Supervisor/s Alberto Ortiz Rodriguez
An autonomous robot needs to perform some tasks in order to be independent. Some of these tasks require that the agent is able to locate itself in its environment. This process is known in mobile robotics as localization and it can be achieved by different ways according to the characteristics of the scenario where the robot is working.
One of this ways is that the robot use a world representation called map. There exists several methods to represent the agent environment. A widely used option is topological maps, where the world is modeled as an abstract graph with nodes which represent locations, and links between them that indicate possible actions to take between two concrete nodes.

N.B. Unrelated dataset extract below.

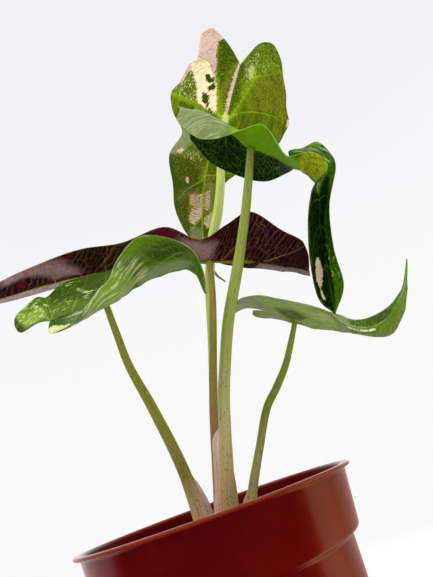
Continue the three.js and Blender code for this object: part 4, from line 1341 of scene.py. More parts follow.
# The shape of each blade: points along its midrib from the petiole to the tip, and for each half the
# free inner edge of its lobe, its margin, and how far it bows at each station. The same points as the
# solids have.
bladeShapes = {
    "top": {
        "rib": [
            (11.5, 8, 234), (7.5, 12, 221), (4, 15, 207), (0, 17.5, 198.5), (-4, 19.5, 189.5),
            (-7, 21.5, 179), (-8.5, 22.5, 167.5), (-9, 23, 156.5), (-9, 24, 145), (-8, 24, 136),
            (-5.5, 24, 127.5), (-2, 24, 121), (3, 24, 117),
        ],
        "left": {
            "lobe": [(-3.5, 3, 252), (1.5, 4.5, 248.5), (7, 6, 241.5)],
            "margin": [
                (-5, 3, 252), (-9.5, 5, 249.5), (-12, 9.5, 239), (-16.5, 12.5, 237.5), (-22, 17, 229.5),
                (-27, 20, 225), (-26, 22, 214.5), (-20.5, 20, 200.5), (-27.5, 22, 188), (-25.5, 25, 172),
                (-24.5, 27, 159.5), (-19.5, 27, 147), (-11.5, 25, 135), (-6.5, 24.5, 127),
                (-2.5, 24, 120.5), (3, 24, 116.5),
            ],
            "arch": [0, 0, 0, 0, 0, -1, -1.5, -2, -3, -3, -2, -1.5, -0.5, 0, 0, 0],
        },
        "right": {
            "lobe": [(24, 3, 243.5), (20.5, 4.5, 243), (16, 6, 238.5)],
            "margin": [
                (26, 3, 243.5), (30, 5, 243), (34, 9, 237), (35.5, 12.5, 229.5), (37.5, 16.5, 222.5),
                (38, 20, 216), (39.5, 22, 208), (37, 23, 202), (32, 24, 194), (20, 25, 186),
                (2.5, 25, 172.5), (-4, 25.5, 150.5), (-5.5, 25, 138), (-4.5, 24.5, 128),
                (-1.5, 24, 121.5), (3.5, 24, 117),
            ],
            "arch": [0, 0, 0, 0, -1, -2, -2.5, -2.5, -2, -2, -1, -1, 0, 0, 0, 0],
        },
    },
    "front": {
        "rib": [
            (1.5, -14, 181.5), (13.5, -14, 172.5), (22, -14, 169.5), (29.5, -15, 164.5), (33, -16, 162),
            (36.5, -17, 160), (39.5, -18, 157), (42.5, -18, 153.5), (43.5, -17, 149.5), (44.5, -15, 145),
            (44.5, -13, 134.5), (46, -14, 118.5), (47, -16, 104), (48, -18, 94),
        ],
        "left": {
            "lobe": [(-15, -2, 187.5), (-10.5, -7, 186), (-4.5, -11, 184.5)],
            "margin": [
                (-15, -2, 184), (-12, 4, 183), (-5, 6, 175.5), (3.5, 8, 171.5), (15, 9, 167.5),
                (24, 7, 165.5), (31.5, 3, 167), (36.5, -2, 169), (33.5, -4, 176), (40, -7, 176.5),
                (46.5, -9, 178.5), (52, -11, 171.5), (53.5, -13, 163), (48, -18, 143.5),
                (48.5, -19, 123), (52, -19, 106.5), (48, -18, 94),
            ],
            "arch": [0, 1, 1, 1, 1, 1, 1, 0, -1, -3, -3, -2, -1.5, -1, -1, -1, 0],
        },
        "right": {
            "lobe": [(-18.5, -33, 181), (-13.5, -27, 178), (-6, -20, 179.5)],
            "margin": [
                (-19, -36, 173), (-16, -38, 168), (-9.5, -40, 162), (-2, -39, 162.5), (8, -37, 167.5),
                (16, -35, 171.5), (20.5, -34, 168), (24, -33, 162), (28, -32, 158.5), (36.5, -31.5, 161),
                (43.5, -31, 158), (44, -30.5, 152), (38.5, -29, 145.5), (36.5, -26, 134), (37, -23, 117),
                (40.5, -20, 100.5), (47.5, -18, 94),
            ],
            "arch": [2, 7, 7.5, 5, 1.5, 0, 0, 0, 0, 0, -1, -2, -2, -1, -1, -1, 0],
        },
    },
    "purple": {
        "rib": [
            (32.5, 2.5, 119.5), (20, 4.5, 122.5), (8, 4, 122.5), (-5.5, 3, 122), (-19, 1, 120.5),
            (-34.5, -1, 118.5), (-51, -3, 116.5), (-68.5, -6, 112), (-81, -8, 108), (-96.5, -11, 102),
            (-107.5, -13, 99),
        ],
        "left": {
            "lobe": [(41.5, -2, 116), (39, 0, 117.5), (36, 1.5, 118.5)],
            "margin": [
                (41, -4, 118.5), (40.5, -6, 123), (38.5, -8.5, 127), (36, -10, 129.5), (27.5, -10, 134),
                (14, -9, 143), (2.5, -8, 137), (-9.5, -9, 129.5), (-25.5, -12, 134.5), (-44, -14, 126.5),
                (-61.5, -17, 122.5), (-77.5, -18, 116), (-94.5, -17, 108), (-107.5, -13, 99),
            ],
            "arch": [0, 0, 0, -1, -1, -1, -1, 0, -1, -1, -2, -1, -1, 0],
        },
        "right": {
            "lobe": [(42.5, 1, 117), (39.5, 3, 118.5), (36.5, 4, 119.5)],
            "margin": [
                (43.5, 5, 115.5), (40.5, 8, 117), (36.5, 11, 119), (30.5, 14, 120.5), (19.5, 16, 123),
                (7.5, 16, 125), (-5, 14, 129), (-21, 13, 130), (-37, 12, 127.5), (-54.5, 10, 122),
                (-73.5, 9, 113.5), (-86, 5, 107.5), (-100.5, -3, 101), (-108, -12, 98),
            ],
            "arch": [0, 0, 0, -1, -2, -2, -1, -1, -1, -1, -1, -1, 0, 0],
        },
    },
    "lower_left": {
        "rib": [
            (-65, -36, 89), (-54, -38, 93), (-42.5, -40, 95), (-37.5, -40.5, 98), (-33, -41, 101),
            (-26, -42, 104.5), (-19.5, -43, 106.5), (-14, -44, 107.5), (-9.5, -45, 105),
            (-6.5, -46, 97.5),
        ],
        "left": {
            "lobe": [(-79.5, -26, 85.5), (-76.5, -28, 86.5), (-72, -31, 88.5), (-68.5, -33.5, 89)],
            "margin": [
                (-81.5, -25, 86), (-84.5, -22, 89.5), (-85.5, -18, 94), (-79.5, -15, 101.5),
                (-75, -14.5, 102), (-69, -14, 108), (-58.5, -15, 111), (-51, -16.5, 112.5),
                (-43.5, -18, 114), (-30, -22, 117.5), (-20.5, -28, 117), (-12.5, -34, 114),
                (-8.5, -40, 108.5), (-6, -46, 97.5),
            ],
            "arch": [0, 0, -1, -1, -1, -1, -1, -1, -1, -1, -1, 0, 0, 0],
        },
        "right": {
            "lobe": [(-64, -40, 84.5), (-64.5, -38, 87.5)],
            "margin": [
                (-61.5, -44, 83.5), (-56, -50, 84), (-50.5, -55, 86), (-45.5, -58, 91), (-41, -60, 96.5),
                (-37.5, -61, 100), (-35, -62, 106), (-28.5, -61, 114), (-18.5, -58, 114.5),
                (-10.5, -54, 111), (-7.5, -50, 104), (-6.5, -46, 97.5),
            ],
            "arch": [0, -2, -3, -4, -3, -3, -2, -1, 0, 1, 1, 0],
        },
    },
    "lower_right": {
        "rib": [
            (24.5, 6, 97), (34, 4, 93.5), (44, 3, 90.5), (55.5, 2, 89), (66, 1, 87.5), (76.5, 0, 86.5),
            (82, -2, 93), (85, -3, 102.5), (85.5, -4, 110.5), (86.5, -5, 122),
        ],
        "left": {
            "lobe": [(16.5, 16, 100.5), (19.5, 13, 100), (22.5, 9, 98.5)],
            "margin": [
                (16.5, 20, 99), (19, 23, 98), (24, 24, 97.5), (29.5, 25, 98), (38, 25, 99),
                (50.5, 22, 101.5), (60, 19, 99), (66.5, 17, 96), (73.5, 14, 96.5), (81, 10, 100.5),
                (85, 6, 105.5), (87, 2, 111), (86.5, -5, 122),
            ],
            "arch": [0, 0, 0, -1, -2, -2, -2, -2, -1, -1, 0, 0, 0],
        },
        "right": {
            "lobe": [(6.5, -2, 96.5), (11.5, 0, 99), (18, 3, 99)],
            "margin": [
                (6, -5, 101.5), (10.5, -8, 103), (17, -10, 103.5), (24, -11, 102), (31, -12, 100.5),
                (39.5, -12, 98.5), (47.5, -12, 95.5), (53.5, -13, 90.5), (63, -13, 89),
                (71.5, -12, 92.5), (77.5, -10, 99.5), (83, -8, 108.5), (86.5, -5, 122),
            ],
            "arch": [0, 0, 0, 0, -1, -1, -1, -2, -2, -1, -1, 0, 0],
        },
    },
}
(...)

The process of construction of these maps is called mapping. A number of sensors can be used to this end in order to obtain information from the environment. When a camera is the selected option, visual information needs to be described and managed. In this case, the quality of the mapping and localization processes depends on how images are described.
Within this context, this work introduces, on the one hand, an appearance-based method to create topological maps from a sequence of images; it also deﬁnes several measures that permit assessing the performance of dierent visual descriptors for mapping and localization tasks. On the other hand, this work also comprises a comparison of different view descriptors, involving real cases and different types of scenarios, and using the aforementioned measures as the ﬁgures of merit.
As will be seen, the developed framework and the measures exposed in this report can be easily extended and used to test more image descriptors in different environments. This work also shows a ﬁrst mapping and localization approach in underwater scenarios, not much explored yet.